The robotic mission would not be cheap: $1.9-2.0 billion according to the AoA study, compared to NASA Goddard’s estimate of $1.3 billion. (The AoA study estimated the cost of a shuttle servicing mission at $2.2 billion, although some fraction of that money has likely already been spent in mission preparations prior to NASA’s January decision to cancel the SM4 mission.) Finding that money will be a serious challenge at an agency coping with the increasing cost of returning the shuttle to flight, as well as trying to fund an ambitious new exploration initiative. The Senate Appropriations Committee did include $300 million in NASA’s FY 2005 budget to pay for work on a Hubble repair mission. That money, though, came through the controversial use of an “emergency” spending measure that gets around spending caps; there’s no guarantee that the House, which included no such funding in its spending bill, will go along with the Senate.
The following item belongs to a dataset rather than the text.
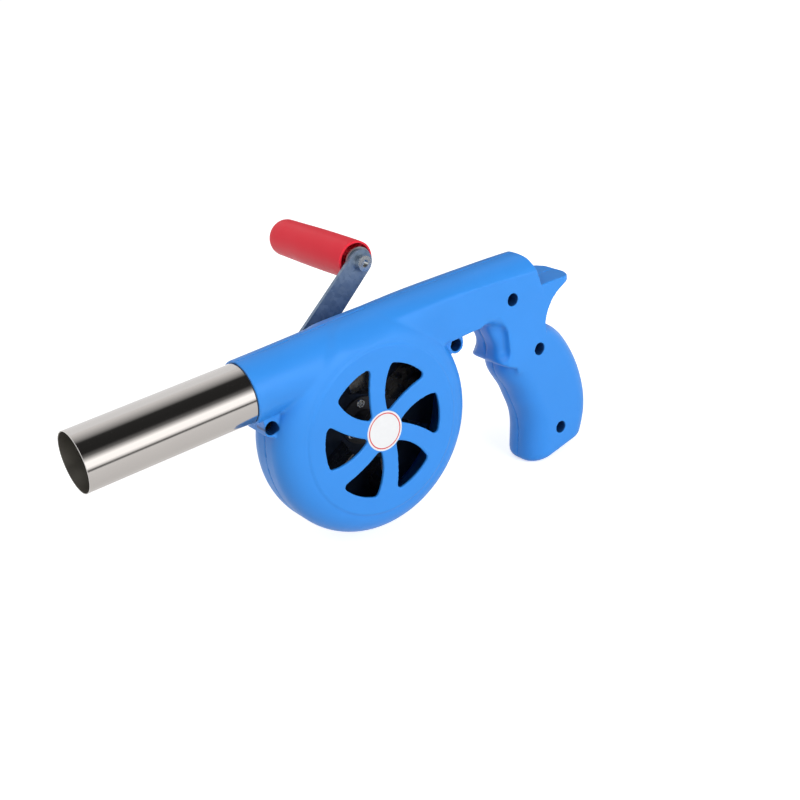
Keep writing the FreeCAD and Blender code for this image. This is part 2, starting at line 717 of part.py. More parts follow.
def build_bushes():
    nodes = {}
    outer = front_bush_outer()
    bore = IMPELLER_SHAFT_R + RUNNING_GAP
    nodes["front_bush"] = ring(FAN, outer, bore, -INNER_FACE, -INNER_FACE + 3.2)
    nodes["rear_bush"] = ring(FAN, outer, bore, rear_bush_start(), rear_bush_end())
    crank_outer = CRANK_SHAFT_R + BUSH_WALL
    sleeve = ring(CRANK, crank_outer, CRANK_SHAFT_R + RUNNING_GAP, INNER_FACE, crank_boss_end())
    flange = ring(CRANK, crank_outer + 1.4, CRANK_SHAFT_R + RUNNING_GAP, crank_boss_end(),
                  crank_boss_end() + BUSH_FLANGE)
    nodes["crank_bush"] = sleeve.fuse(flange).removeSplitter()
    plate_end = PLATE_Y + PLATE_THICKNESS
    seat = ring(CRANK, CRANK_JOURNAL_R + BUSH_WALL, CRANK_JOURNAL_R + RUNNING_GAP, PLATE_Y - 1.0, plate_end)
    collar = ring(CRANK, CRANK_JOURNAL_R + BUSH_WALL + 1.2, CRANK_JOURNAL_R + RUNNING_GAP, plate_end,
                  plate_end + BUSH_FLANGE)
    nodes["plate_bush"] = seat.fuse(collar).removeSplitter()
    return nodes


def build_plate():
    """Gear plate of steel sheet on three pillars, and its screws."""
    nodes = {}
    a, b, c = pillar_places()
    corners = [a, b, c, CRANK]
    outline = Part.Face(Part.makePolygon(corners + [a]))
    outline = outline.makeOffset2D(PLATE_CORNER_R)
    outline.translate(V(0, PLATE_Y, 0))
    plate = outline.extrude(V(0, PLATE_THICKNESS, 0))
    holes = [rod(CRANK, CRANK_JOURNAL_R + BUSH_WALL + PRESS_GAP, 0, 20)]
    holes.append(rod(FAN, IMPELLER_SHAFT_R + 1.0, 0, 20))
    holes.append(rod(compound_centre(), COMPOUND_SHAFT_R + PRESS_GAP, 0, 20))
    for place in (a, b, c):
        holes.append(rod(place, PLATE_SCREW_R + 0.15, 0, 20))
    nodes["gear_plate"] = plate.cut(holes)
    screws = []
    for place in (a, b, c):
        head = rod(place, PLATE_SCREW_R * 2, PLATE_Y - 1.3, PLATE_Y)
        shank = rod(place, PLATE_SCREW_R, PLATE_Y, PLATE_Y + PLATE_THICKNESS + 5)
        slot = Part.makeBox(8, 0.6, 0.6, V(place.x - 4, PLATE_Y - 1.3, place.z - 0.3))
        screws.append(head.fuse(shank).removeSplitter().cut(slot))
    nodes["gear_plate_screws"] = Part.makeCompound(screws)
    return nodes


def build_impeller():
    """Sheet steel back plate with folded paddles, a turned hub and the rivets that hold it."""
    nodes = {}
    back = IMPELLER_BACK_Y
    face = back - IMPELLER_SHEET
    plate = rod(FAN, IMPELLER_R - 1.0, face, back)
    plate = plate.cut(rod(FAN, IMPELLER_SHAFT_R, -20, 20))
    rivet_places = []
    for k in range(RIVET_COUNT):
        rivet_places.append(polar(FAN, RIVET_CIRCLE_R, 90 + 360.0 * k / RIVET_COUNT))
    hub_flange_y = face - 1.5
    hub = rod(FAN, HUB_R, face - HUB_LENGTH, face)
    hub = hub.fuse(rod(FAN, RIVET_CIRCLE_R + 3.0, hub_flange_y, face))
    hub = hub.cut(rod(FAN, IMPELLER_SHAFT_R, -20, 20))
    rivets = []
    for place in rivet_places:
        plate = plate.cut(rod(place, RIVET_R, -20, 20))
        hub = hub.cut(rod(place, RIVET_R, -20, 20))
        shank = rod(place, RIVET_R, hub_flange_y, back)
        front_head = rod(place, RIVET_R * 1.8, hub_flange_y - 0.9, hub_flange_y)
        rivets.append(shank.fuse(front_head).removeSplitter())
    nodes["impeller_hub"] = hub.removeSplitter()
    nodes["hub_rivets"] = Part.makeCompound(rivets)
    nodes["impeller_back_plate"] = plate

    blades = []
    foot = 5.0
    for k in range(BLADE_COUNT):
        profile = [
            line(V(BLADE_INNER_R + 2.5, face, 0), V(IMPELLER_R - 2, face, 0)),
            line(V(IMPELLER_R - 2, face, 0), V(IMPELLER_R, face - BLADE_HEIGHT * 0.55, 0)),
            line(V(IMPELLER_R, face - BLADE_HEIGHT * 0.55, 0),
                 V(IMPELLER_R - 9, face - BLADE_HEIGHT, 0)),
            line(V(IMPELLER_R - 9, face - BLADE_HEIGHT, 0),
                 V(BLADE_INNER_R + 6, face - BLADE_HEIGHT, 0)),
            line(V(BLADE_INNER_R + 6, face - BLADE_HEIGHT, 0), V(BLADE_INNER_R + 2.5, face, 0)),
        ]
        paddle = Part.Face(Part.Wire(profile)).extrude(V(0, 0, IMPELLER_SHEET))
        flange = Part.makeBox(IMPELLER_R - BLADE_INNER_R - 8, IMPELLER_SHEET, foot,
                              V(BLADE_INNER_R + 4, face - IMPELLER_SHEET, 0))
        blade = paddle.fuse(flange).removeSplitter()
        blade.rotate(V(0, 0, 0), ALONG_Y, -(BLADE_PHASE + 360.0 * k / BLADE_COUNT))
        blade.translate(FAN)
        blades.append(blade)
    nodes["impeller_blades"] = Part.makeCompound(blades)
    return nodes


def build_crank():
    nodes = {}
    far = HANDLE
    across = V(-ARM_DIRECTION.z, 0, ARM_DIRECTION.x)
    rh = ARM_WIDTH_HUB / 2
    rt = ARM_WIDTH_TIP / 2
    edges = [
        line(CRANK + across * rh, far + across * rt),
        arc(far + across * rt, far + ARM_DIRECTION * rt, far - across * rt),
        line(far - across * rt, CRANK - across * rh),
        arc(CRANK - across * rh, CRANK - ARM_DIRECTION * rh, CRANK + across * rh),
    ]
    arm = prism(edges, ARM_Y, ARM_Y + ARM_THICKNESS)
    arm = arm.cut(rod(CRANK, CRANK_JOURNAL_R, 0, 60))
    arm = arm.cut(rod(far, PIN_R, 0, 60))
    nodes["crank_arm"] = arm
    outside = ARM_Y + ARM_THICKNESS
    nut = hexagon(CRANK, NUT_FLATS, outside, outside + NUT_THICKNESS)
    nodes["crank_nut"] = nut.cut(rod(CRANK, CRANK_JOURNAL_R, 0, 60))

    # Handle pin: shouldered head on the near face of the arm, washers and knob beyond it
    head = rod(far, PIN_HEAD_R, ARM_Y - PIN_HEAD_H, ARM_Y)
    head = head.cut(rod(far, 1.9, ARM_Y - PIN_HEAD_H - 1, ARM_Y - PIN_HEAD_H + 1.6))
    shank = rod(far, PIN_R, ARM_Y, knob_end() - 14)
    nodes["handle_pin"] = head.fuse(shank).removeSplitter()
    washers = ring(far, WASHER_R, PIN_R, outside, outside + WASHER_THICKNESS)
    nodes["handle_washer"] = washers
    collar = hexagon(far, 8.0, outside + WASHER_THICKNESS, outside + WASHER_THICKNESS + 3.0)
    nodes["handle_nut"] = collar.cut(rod(far, PIN_R, 0, 90))
    return nodes


def knob_start():
    return ARM_Y + ARM_THICKNESS + WASHER_THICKNESS + KNOB_GAP


def knob_end():
    return knob_start() + GRIP_KNOB_LENGTH


def build_knob():
    """Hollow moulded knob, slightly bellied, open and ribbed towards the arm."""
    y0 = knob_start()
    y1 = knob_end()
    r = GRIP_KNOB_R
    dome = r * 0.85
    belly = r + 0.35
    middle = (y0 + y1) / 2
    profile = [
        line(V(0, y0, 0), V(r - 0.5, y0, 0)),
        arc(V(r - 0.5, y0, 0), V(r - 0.15, y0 + 0.15, 0), V(r, y0 + 0.6, 0)),
        arc(V(r, y0 + 0.6, 0), V(belly, middle, 0), V(r - 0.2, y1 - dome, 0)),
        arc(V(r - 0.2, y1 - dome, 0), V((r - 0.2) * 0.76, y1 - dome * 0.30, 0), V(1.5, y1, 0)),
        line(V(1.5, y1, 0), V(0, y1, 0)),
        line(V(0, y1, 0), V(0, y0, 0)),
    ]
    knob = Part.Face(Part.Wire(profile)).revolve(V(0, 0, 0), ALONG_Y, 360)
    knob.translate(V(HANDLE.x, 0, HANDLE.z))
    hollow = rod(HANDLE, r - KNOB_WALL, y0 - 1, y0 + KNOB_HOLLOW)
    ribs = []
    for k in range(4):
        web = Part.makeBox(r - 0.6 - 5.4, KNOB_HOLLOW - 3.4, 1.4, V(5.4, y0 + 3.4, -0.7))
        web.rotate(V(0, 0, 0), ALONG_Y, -(45 + 90 * k))
        web.translate(V(HANDLE.x, 0, HANDLE.z))
        ribs.append(web)
    bore = rod(HANDLE, PIN_R + RUNNING_GAP, y0, y1 - 13.5)
    knob = knob.cut(hollow).fuse(ribs).cut(bore)
    return {"handle_knob": knob.removeSplitter()}


def build_tube():
    """Blast tube: thin rolled steel, its far end drawn in a little to sit in the socket."""
    full = TUBE_SHOWING - TUBE_SHOULDER_GAP
    home = TUBE_SHOWING + TUBE_SEATED - 0.1
    outer = [(0, TUBE_R), (full, TUBE_R), (full + 0.3, TUBE_R - TUBE_DRAWN_IN),
             (home, TUBE_R - TUBE_DRAWN_IN)]
    corners = []
    for x, r in outer:
        corners.append(V(x, 0, r))
    for x, r in reversed(outer):
        corners.append(V(x, 0, r - TUBE_WALL))
    corners.append(corners[0])
    return {"blast_tube": Part.Face(Part.makePolygon(corners)).revolve(V(0, 0, 0), V(1, 0, 0), 360)}


def build_screws():
    screws = []
    for place in SCREWS_IN_BODY + SCREWS_IN_LUGS:
        top = -HEAD_SEAT - SCREW_HEAD_H
        head = rod(place, SCREW_HEAD_R, top, -HEAD_SEAT)
        shank = rod(place, SCREW_R, -HEAD_SEAT, top + SCREW_LENGTH)
        cross = Part.makeBox(3.4, 1.0, 0.7, V(place.x - 1.7, top, place.z - 0.35))
        cross = cross.fuse(Part.makeBox(0.7, 1.0, 3.4, V(place.x - 0.35, top, place.z - 1.7)))
        screws.append(head.fuse(shank).removeSplitter().cut(cross))
    return {"case_screws": Part.makeCompound(screws)}


def build_label():
    """Plain round label let into the hub of the intake face, flush with it."""
    return {"hub_label": rod(FAN, LABEL_R, -DRUM_HALF, -DRUM_HALF + LABEL_THICKNESS)}


def main():
    os.makedirs("parts", exist_ok=True)
    front, rear = build_shells()
    nodes = {"front_shell": front, "rear_shell": rear}
    for builder in (build_tube, build_screws, build_label, build_train, build_bushes, build_plate,
                    build_impeller, build_crank, build_knob):
        nodes.update(builder())
    for name, shape in sorted(nodes.items()):
        box = shape.BoundBox
        print("%-20s solids %d  valid %s  volume %9.1f  X %.1f..%.1f  Y %.1f..%.1f  Z %.1f..%.1f" % (
            name, len(shape.Solids), shape.isValid(), shape.Volume, box.XMin, box.XMax,
            box.YMin, box.YMax, box.ZMin, box.ZMax))
        shape.exportStep("parts/%s.step" % name)


main()
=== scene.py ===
"""Hand crank fan: moulded blue case, polished blast tube, galvanised crank and red knob."""

import math

import bmesh
import bpy
import numpy
from mathutils import Matrix, Vector


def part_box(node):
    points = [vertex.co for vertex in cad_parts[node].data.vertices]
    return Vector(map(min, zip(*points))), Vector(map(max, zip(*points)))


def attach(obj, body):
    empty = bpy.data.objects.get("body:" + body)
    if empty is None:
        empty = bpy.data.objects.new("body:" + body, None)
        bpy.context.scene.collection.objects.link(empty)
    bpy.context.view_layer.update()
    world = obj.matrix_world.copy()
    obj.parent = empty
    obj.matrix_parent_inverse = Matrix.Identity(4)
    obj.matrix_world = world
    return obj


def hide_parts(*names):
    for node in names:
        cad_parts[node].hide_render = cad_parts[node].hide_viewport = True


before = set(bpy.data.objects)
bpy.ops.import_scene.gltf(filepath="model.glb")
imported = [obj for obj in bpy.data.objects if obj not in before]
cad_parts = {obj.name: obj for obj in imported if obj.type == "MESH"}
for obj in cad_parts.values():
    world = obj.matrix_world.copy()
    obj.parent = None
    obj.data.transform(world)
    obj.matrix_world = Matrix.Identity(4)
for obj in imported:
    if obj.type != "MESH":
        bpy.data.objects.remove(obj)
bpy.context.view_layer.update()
scene = bpy.context.scene
MM = 0.001

# The frame's own places, read from its solids

TUBE_LOW, TUBE_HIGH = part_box("blast_tube")
TUBE_RADIUS = (TUBE_HIGH[2] - TUBE_LOW[2]) / 2
LABEL_LOW, LABEL_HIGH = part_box("hub_label")
FAN_X = (LABEL_LOW[0] + LABEL_HIGH[0]) / 2
FAN_Z = (LABEL_LOW[2] + LABEL_HIGH[2]) / 2
KNOB_LOW, KNOB_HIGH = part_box("handle_knob")
HANDLE_X = (KNOB_LOW[0] + KNOB_HIGH[0]) / 2
HANDLE_Z = (KNOB_LOW[2] + KNOB_HIGH[2]) / 2
HUB_FACE_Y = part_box("impeller_hub")[1][1]
CASE_FOOT_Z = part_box("front_shell")[0][2]
FLOOR_Z = CASE_FOOT_Z - 0.4 * MM
BAR_END_X = FAN_X + 114.1 * MM

# Case screws: two in the lugs beside the drum, three down the grip
SCREWS = [(FAN_X - 55.5 * MM, FAN_Z + 21.1 * MM), (FAN_X + 57.4 * MM, FAN_Z + 22.7 * MM),
          (BAR_END_X - 20.9 * MM, -3.1 * MM), (BAR_END_X - 5.7 * MM, -36.6 * MM),
          (BAR_END_X + 4.4 * MM, -88.0 * MM)]
SCREW_SEAT_Y = -2.6 * MM
SCREW_RECESS = 3.4 * MM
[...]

The biggest issue facing a robotic servicing mission, however, is time. The two key subsystems on Hubble that a servicing mission needs to repair are its gyros and batteries. By 2007 or 2008 enough gyros will have failed on Hubble to render it useless for scientific work, although the spacecraft can be maintained in a safe mode until a repair mission arrives (as it was in 1999 before the SM3A shuttle servicing mission replaced failed gyros). However, by around 2009 engineers believe the spacecraft’s batteries will fail, rendering the spacecraft permanently inoperable since it won’t have the power to keep key systems functioning. While NASA Goddard believes that a robotic repair mission could be ready by the end of 2007, the AoA study estimated that a robotic mission would take between 57 and 65 months to build, pushing the launch into 2010 even if work started now. At that point, the study noted, there is only a 38% chance that the telescope will even be in a serviceable condition. In short, NASA could spend $2 billion on a robotic mission that has perhaps a 50-50 chance of success, only to have the telescope irretrievably fail before the mission can be launched.